▶ _What to do_: Quote exactly the lines between the line containing "The Blender code" and the line containing "cut(housing, pin_bore)", counting those two lines as part of the range. Leave the rest out.

■ ■ ■

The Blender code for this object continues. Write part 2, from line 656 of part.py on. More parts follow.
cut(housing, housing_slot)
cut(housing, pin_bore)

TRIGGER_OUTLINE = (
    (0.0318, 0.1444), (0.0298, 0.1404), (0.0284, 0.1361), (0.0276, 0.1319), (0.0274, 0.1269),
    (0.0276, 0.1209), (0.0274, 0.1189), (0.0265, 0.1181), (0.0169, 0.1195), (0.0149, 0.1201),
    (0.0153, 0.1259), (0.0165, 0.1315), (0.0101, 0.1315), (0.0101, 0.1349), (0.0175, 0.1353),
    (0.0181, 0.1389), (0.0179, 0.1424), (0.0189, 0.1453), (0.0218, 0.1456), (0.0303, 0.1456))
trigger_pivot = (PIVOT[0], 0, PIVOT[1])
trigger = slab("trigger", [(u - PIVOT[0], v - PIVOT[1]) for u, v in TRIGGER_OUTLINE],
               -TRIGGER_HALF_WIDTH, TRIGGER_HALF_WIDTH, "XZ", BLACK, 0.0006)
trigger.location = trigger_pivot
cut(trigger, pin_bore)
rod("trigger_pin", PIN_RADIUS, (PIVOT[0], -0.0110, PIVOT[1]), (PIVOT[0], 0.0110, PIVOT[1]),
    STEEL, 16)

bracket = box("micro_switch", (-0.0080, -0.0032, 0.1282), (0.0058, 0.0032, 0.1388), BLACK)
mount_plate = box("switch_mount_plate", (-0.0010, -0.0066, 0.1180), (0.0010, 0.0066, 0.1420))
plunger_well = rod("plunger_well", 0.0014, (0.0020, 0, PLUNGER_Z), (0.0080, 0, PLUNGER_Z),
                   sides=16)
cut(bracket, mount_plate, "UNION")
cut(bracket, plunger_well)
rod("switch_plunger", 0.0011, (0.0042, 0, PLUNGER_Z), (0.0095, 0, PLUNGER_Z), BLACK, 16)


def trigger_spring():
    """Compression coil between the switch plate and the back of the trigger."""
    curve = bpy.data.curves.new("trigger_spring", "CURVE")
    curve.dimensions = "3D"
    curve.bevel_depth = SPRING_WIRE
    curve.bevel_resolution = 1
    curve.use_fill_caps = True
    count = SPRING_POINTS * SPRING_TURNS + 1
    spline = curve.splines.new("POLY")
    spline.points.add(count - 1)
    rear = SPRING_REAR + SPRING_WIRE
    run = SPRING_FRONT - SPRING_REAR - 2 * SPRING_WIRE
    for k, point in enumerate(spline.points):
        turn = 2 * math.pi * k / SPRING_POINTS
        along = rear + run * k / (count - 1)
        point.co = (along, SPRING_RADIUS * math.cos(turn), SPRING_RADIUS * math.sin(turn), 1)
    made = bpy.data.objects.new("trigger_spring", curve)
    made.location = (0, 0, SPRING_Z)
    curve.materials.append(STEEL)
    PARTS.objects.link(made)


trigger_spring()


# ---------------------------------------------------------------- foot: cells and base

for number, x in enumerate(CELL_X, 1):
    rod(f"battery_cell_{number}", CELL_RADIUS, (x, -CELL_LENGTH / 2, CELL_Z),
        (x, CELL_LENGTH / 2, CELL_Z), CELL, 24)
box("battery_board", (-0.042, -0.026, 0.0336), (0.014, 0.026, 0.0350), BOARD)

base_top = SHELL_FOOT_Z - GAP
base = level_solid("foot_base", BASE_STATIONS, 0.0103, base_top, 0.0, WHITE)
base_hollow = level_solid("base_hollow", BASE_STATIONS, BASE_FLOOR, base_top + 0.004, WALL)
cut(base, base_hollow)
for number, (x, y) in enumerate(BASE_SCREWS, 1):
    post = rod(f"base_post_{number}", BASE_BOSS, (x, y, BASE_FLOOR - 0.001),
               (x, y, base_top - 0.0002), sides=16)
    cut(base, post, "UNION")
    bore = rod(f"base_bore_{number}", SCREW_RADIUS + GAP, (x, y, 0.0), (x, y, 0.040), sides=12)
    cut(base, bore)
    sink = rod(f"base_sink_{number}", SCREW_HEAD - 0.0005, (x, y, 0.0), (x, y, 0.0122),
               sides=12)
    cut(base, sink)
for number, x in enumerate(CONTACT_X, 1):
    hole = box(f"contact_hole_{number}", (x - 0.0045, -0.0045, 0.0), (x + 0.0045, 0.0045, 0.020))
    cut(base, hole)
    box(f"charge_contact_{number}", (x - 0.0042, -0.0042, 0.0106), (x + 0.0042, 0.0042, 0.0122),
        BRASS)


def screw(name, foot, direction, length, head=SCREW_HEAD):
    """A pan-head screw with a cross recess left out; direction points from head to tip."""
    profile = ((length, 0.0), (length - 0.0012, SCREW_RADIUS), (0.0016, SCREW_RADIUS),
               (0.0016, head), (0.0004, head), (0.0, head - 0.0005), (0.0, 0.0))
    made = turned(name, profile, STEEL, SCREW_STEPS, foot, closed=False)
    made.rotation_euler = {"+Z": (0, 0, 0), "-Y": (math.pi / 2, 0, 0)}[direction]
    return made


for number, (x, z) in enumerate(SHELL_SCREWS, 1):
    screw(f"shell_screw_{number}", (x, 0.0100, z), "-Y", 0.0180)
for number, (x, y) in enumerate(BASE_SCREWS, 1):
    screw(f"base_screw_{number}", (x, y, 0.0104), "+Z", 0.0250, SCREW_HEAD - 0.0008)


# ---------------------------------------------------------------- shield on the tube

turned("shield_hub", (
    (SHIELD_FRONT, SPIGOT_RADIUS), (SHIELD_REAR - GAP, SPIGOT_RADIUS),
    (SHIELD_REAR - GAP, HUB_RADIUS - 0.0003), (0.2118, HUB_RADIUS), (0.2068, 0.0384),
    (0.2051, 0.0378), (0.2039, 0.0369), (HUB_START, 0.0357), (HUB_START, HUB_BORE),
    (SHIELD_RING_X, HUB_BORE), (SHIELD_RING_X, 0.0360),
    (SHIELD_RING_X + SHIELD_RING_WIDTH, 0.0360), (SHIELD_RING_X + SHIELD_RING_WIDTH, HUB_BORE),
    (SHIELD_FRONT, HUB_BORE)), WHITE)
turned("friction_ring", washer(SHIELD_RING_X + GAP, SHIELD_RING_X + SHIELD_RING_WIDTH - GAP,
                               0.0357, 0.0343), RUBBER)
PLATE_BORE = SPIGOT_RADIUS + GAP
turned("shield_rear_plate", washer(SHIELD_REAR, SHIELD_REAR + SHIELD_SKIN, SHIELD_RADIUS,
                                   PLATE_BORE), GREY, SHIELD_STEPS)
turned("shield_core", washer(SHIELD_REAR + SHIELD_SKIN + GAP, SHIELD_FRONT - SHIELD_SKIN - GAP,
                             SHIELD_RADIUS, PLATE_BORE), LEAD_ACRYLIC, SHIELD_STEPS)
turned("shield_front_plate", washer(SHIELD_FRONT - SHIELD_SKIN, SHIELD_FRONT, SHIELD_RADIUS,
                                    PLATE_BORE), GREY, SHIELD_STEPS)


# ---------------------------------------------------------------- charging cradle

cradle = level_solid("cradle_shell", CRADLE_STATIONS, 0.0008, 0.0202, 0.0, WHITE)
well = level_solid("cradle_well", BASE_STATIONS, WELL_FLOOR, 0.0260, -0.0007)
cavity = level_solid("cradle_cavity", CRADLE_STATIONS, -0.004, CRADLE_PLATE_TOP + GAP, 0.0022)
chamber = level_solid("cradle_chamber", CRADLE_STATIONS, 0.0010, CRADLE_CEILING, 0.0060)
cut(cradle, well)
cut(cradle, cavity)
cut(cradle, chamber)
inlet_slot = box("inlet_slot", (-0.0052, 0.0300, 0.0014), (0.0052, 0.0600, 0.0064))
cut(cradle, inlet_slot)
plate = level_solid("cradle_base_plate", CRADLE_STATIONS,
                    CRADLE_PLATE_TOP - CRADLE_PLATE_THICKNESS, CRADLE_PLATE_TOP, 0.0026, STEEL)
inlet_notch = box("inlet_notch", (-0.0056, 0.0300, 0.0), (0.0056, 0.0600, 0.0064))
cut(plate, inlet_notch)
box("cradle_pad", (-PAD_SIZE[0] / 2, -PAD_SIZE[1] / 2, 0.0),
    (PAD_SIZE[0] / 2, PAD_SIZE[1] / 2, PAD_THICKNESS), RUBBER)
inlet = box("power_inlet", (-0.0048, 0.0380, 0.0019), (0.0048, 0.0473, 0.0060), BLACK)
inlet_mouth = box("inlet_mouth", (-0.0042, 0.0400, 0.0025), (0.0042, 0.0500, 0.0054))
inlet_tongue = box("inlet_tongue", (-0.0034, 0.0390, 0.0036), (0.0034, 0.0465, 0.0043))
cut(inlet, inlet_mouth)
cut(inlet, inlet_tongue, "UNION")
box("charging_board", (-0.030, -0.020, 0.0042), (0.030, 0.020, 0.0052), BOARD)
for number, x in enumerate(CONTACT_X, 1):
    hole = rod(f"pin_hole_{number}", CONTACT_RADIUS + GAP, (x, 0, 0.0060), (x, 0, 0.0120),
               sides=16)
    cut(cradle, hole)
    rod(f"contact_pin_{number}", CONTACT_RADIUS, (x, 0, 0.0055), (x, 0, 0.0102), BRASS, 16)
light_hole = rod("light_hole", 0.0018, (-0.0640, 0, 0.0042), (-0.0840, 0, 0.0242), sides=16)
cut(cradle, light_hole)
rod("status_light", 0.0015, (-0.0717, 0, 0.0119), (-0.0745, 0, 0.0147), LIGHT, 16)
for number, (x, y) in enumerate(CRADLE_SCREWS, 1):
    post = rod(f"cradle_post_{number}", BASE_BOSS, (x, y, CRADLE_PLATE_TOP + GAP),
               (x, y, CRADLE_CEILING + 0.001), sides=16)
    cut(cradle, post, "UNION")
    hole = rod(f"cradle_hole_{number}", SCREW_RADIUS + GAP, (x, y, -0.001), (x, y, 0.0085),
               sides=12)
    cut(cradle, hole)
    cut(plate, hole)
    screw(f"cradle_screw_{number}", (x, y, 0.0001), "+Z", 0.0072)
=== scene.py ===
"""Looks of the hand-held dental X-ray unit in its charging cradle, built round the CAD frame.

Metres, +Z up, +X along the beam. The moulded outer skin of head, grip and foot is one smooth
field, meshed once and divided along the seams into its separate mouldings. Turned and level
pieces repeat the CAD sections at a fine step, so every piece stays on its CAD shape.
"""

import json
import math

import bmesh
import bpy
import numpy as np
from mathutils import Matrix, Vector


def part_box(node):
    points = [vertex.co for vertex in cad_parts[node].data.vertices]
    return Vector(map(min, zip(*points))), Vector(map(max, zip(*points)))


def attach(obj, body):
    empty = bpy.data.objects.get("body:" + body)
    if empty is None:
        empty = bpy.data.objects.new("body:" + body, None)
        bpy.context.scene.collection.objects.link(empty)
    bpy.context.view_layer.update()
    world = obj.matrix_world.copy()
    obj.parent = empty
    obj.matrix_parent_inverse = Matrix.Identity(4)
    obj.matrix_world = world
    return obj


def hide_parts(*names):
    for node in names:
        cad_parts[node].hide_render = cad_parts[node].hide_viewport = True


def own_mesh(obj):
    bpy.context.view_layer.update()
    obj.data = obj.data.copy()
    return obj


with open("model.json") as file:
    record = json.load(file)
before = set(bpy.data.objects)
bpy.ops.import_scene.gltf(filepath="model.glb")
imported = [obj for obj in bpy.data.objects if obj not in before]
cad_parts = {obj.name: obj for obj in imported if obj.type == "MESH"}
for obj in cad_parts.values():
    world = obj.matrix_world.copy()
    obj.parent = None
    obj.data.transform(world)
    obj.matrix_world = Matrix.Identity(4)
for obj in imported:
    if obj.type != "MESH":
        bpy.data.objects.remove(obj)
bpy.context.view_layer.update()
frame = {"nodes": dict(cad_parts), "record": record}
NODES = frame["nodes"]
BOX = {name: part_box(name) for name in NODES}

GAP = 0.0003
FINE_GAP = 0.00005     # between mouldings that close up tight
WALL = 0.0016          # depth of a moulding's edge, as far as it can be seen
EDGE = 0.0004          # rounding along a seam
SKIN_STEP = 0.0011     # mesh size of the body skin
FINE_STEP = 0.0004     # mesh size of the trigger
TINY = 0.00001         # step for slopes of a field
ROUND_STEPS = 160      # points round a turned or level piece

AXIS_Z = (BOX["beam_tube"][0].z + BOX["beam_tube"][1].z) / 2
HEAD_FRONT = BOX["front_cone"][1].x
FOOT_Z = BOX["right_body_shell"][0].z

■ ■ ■

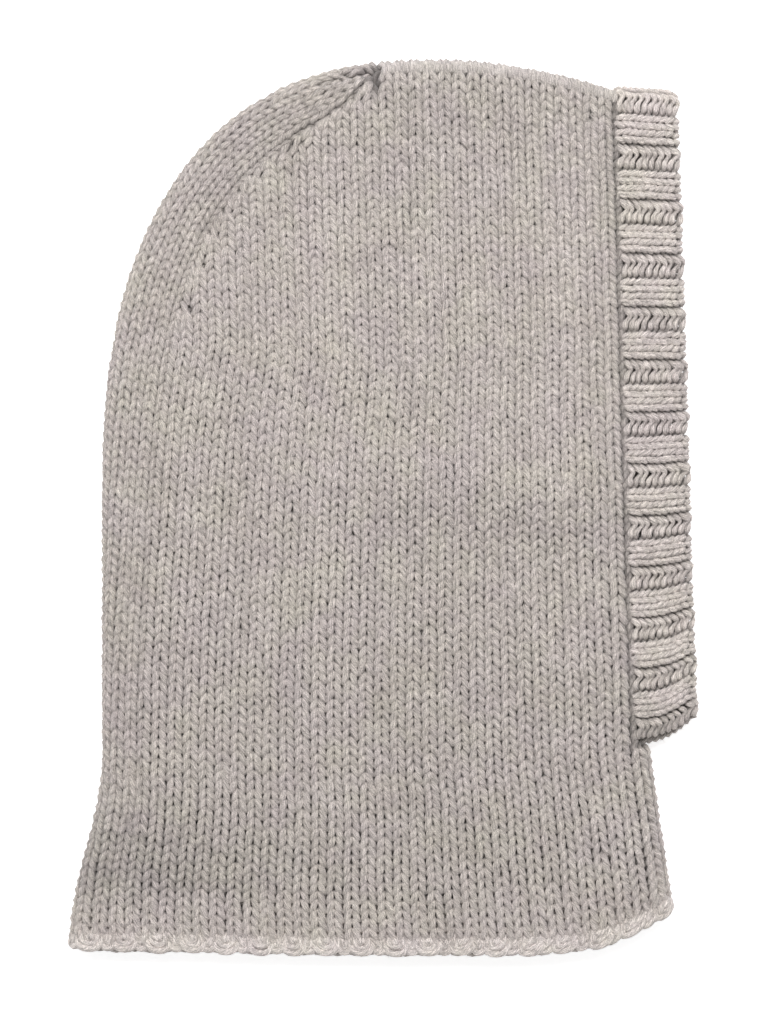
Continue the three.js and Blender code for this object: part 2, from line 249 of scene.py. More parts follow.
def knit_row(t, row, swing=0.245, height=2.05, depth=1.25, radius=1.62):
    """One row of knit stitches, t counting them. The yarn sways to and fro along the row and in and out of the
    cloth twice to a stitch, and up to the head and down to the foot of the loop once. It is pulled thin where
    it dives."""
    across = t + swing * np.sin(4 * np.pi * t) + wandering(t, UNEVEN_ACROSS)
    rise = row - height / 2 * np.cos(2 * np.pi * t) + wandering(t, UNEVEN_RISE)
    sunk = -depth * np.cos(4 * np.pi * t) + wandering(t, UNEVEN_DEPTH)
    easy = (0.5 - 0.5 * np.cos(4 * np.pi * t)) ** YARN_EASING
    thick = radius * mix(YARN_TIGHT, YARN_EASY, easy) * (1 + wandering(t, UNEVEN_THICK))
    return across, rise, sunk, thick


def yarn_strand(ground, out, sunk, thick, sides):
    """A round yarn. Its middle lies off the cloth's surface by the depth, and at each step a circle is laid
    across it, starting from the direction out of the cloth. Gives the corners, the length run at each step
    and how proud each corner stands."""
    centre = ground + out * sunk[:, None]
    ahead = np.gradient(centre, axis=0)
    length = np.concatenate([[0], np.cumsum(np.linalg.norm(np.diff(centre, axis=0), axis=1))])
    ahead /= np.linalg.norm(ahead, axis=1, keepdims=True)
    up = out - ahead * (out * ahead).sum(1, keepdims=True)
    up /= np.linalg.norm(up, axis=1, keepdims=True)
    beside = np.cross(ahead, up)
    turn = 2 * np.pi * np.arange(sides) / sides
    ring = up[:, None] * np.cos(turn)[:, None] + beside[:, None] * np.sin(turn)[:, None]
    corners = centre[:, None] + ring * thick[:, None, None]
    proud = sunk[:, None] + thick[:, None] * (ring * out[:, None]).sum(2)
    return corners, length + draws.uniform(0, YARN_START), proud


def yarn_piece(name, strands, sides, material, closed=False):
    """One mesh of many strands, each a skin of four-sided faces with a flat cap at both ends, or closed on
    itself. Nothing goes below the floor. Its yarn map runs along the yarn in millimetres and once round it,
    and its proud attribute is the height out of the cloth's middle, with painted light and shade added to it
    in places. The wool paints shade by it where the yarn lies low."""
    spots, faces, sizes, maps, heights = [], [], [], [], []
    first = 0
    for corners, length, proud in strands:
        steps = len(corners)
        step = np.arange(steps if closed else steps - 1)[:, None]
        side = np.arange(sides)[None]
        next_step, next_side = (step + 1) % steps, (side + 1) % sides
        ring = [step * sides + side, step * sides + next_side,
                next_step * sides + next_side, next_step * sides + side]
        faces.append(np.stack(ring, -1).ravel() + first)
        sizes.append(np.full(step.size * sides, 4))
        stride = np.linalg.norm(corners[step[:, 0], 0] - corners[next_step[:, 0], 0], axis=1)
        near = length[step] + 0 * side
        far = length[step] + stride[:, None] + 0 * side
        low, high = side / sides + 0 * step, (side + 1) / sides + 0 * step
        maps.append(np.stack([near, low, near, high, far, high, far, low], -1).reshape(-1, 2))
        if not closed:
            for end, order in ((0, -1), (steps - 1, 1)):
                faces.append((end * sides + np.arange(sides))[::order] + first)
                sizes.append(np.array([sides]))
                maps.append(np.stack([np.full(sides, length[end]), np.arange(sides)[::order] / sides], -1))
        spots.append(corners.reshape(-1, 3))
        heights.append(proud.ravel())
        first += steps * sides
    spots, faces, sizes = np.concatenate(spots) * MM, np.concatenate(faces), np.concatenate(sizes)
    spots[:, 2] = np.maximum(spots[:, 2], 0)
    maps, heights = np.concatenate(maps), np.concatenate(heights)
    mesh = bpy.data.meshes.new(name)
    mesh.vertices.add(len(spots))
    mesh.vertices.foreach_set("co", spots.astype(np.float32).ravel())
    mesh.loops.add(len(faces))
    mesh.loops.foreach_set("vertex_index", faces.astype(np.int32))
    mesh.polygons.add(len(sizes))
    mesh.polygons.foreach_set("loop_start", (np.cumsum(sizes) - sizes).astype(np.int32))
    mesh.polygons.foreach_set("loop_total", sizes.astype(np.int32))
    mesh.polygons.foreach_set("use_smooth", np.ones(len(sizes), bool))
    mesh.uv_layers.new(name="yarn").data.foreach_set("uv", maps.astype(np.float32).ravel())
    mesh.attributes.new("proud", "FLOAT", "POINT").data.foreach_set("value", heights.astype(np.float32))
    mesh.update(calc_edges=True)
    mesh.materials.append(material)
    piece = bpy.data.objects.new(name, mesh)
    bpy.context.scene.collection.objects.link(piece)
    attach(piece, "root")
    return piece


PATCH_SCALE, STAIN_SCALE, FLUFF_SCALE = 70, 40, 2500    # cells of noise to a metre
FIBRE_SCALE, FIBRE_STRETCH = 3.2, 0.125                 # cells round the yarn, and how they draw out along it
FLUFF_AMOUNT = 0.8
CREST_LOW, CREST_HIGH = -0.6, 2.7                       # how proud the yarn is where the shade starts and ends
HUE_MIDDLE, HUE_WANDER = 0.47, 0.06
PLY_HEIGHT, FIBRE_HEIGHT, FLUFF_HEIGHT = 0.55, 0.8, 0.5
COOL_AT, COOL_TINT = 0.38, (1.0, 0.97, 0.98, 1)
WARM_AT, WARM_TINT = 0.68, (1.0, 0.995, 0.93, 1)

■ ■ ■

▶ _Answer in full_:
The Blender code for this object continues. Write part 2, from line 656 of part.py on. More parts follow.
cut(housing, housing_slot)
cut(housing, pin_bore)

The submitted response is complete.